** Exercise instructions **
Please quote exactly the opening lines of the data, from the first line to the one where "in one piece." appears.

** Available data **
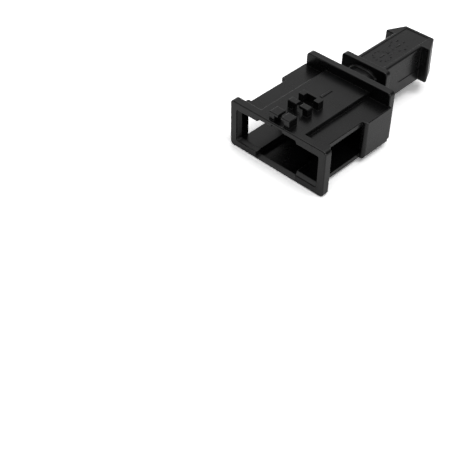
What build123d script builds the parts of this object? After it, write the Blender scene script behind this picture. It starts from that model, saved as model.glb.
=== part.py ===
"""Housing of a small wire-to-wire connector, moulded in one piece.

Millimetres, +Z up, +Y from the mating face to the cable end. The origin is the
middle of the mating face's lower edge. The part is symmetric about X = 0.
"""
import os

from build123d import *

# General moulding sizes
WALL = 1.25              # plate above the cavity and the thin side walls
CORNER_R = 1.0           # corners of the three flanges
RIM_R = 0.3              # rounding of the flange rims
EDGE_R = 0.25            # rounding of the other outer edges
OVERLAP = 0.4            # how far joined pieces run into each other

# Front flange and body
FLANGE_W = 30.0
FLANGE_H = 13.25
FLANGE_T = 2.2
BODY_L = 23.4            # front flange to rear flange
PLATE_TOP_Z = 11.96      # top of the side parts of the upper plate
PANEL_W = 13.9           # raised middle panel, flush with the flange
RAIL_Z = 1.0             # underside of the floor beside the keel
FLOOR_T = 1.4            # floor beside the channel
KEEL_W = 14.6            # lower middle panel, below the channel
REAR_WALL = 1.0          # end wall of the cavity, ahead of the rear flange

# Mating opening
SIDE_BAR = 2.0           # flange beside the opening
TOP_BAR = 2.05           # flange above the opening
LEAD_DEPTH = 1.3         # funnel that leads the mating half in
LEAD_LIP = 0.3           # straight start of the funnel
LEAD_STEP = 0.7          # how far the funnel draws in at the sides
LEAD_RISE = 0.55         # and at the floor
LEAD_R = 0.5             # corners of the funnel's mouth
CHANNEL_W = 12.0         # deeper middle of the floor
CHANNEL_FLARE = 0.4      # how much each side of the channel opens out at the mouth
CHANNEL_Z = 0.9
LIP_Z = 0.25             # start of the ramp that leads into the channel
KEYWAY_W = 11.8          # raised middle of the ceiling
KEYWAY_SLOPE = 0.5
SLOT_W = 3.4             # groove in the middle of the keyway
SLOT_H = 0.6
SLOT_L = 6.0

# Side windows with the post ahead of them and the block behind
POST_L = 1.4
POST_T = 0.82
TAB_L = 0.7              # upper plate beyond the post
TAB_R = 0.45
WINDOW_L = 13.0
BLOCK_T = 1.4
BLOCK_RISE = 0.25        # underside of the block above the rail
BLOCK_R = 0.8

# Lugs on the panel, two pairs and one bracket around a T-shaped slot
LUG_H = 2.2
LUG_W = 6.2              # across a pair
LUG_HEAD_T = 0.7
LUG_NECK_W = 3.1         # slot between the stems
LUG_MOUTH_W = 0.95       # slot between the heads
LUG_FRONT_Y = 0.8
LUG_FRONT_L = 2.8
LUG_MID_Y = 7.2
LUG_MID_L = 1.75
BRACKET_Y = 11.1
BRACKET_L = 1.8
BRACKET_BACK_T = 0.5
RIDGE_Y = 15.7           # low rounded ridge behind the bracket
RIDGE_L = 4.0
RIDGE_W = 0.9
RIDGE_H = 0.25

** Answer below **
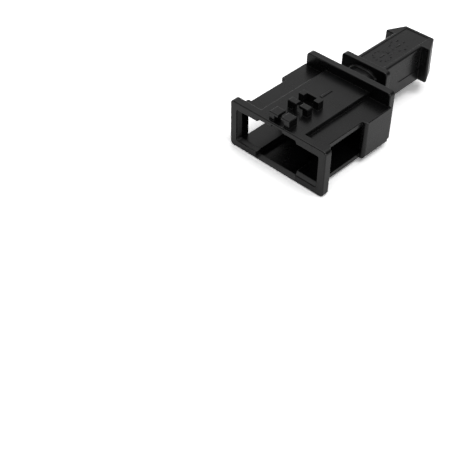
What build123d script builds the parts of this object? After it, write the Blender scene script behind this picture. It starts from that model, saved as model.glb.
=== part.py ===
"""Housing of a small wire-to-wire connector, moulded in one piece.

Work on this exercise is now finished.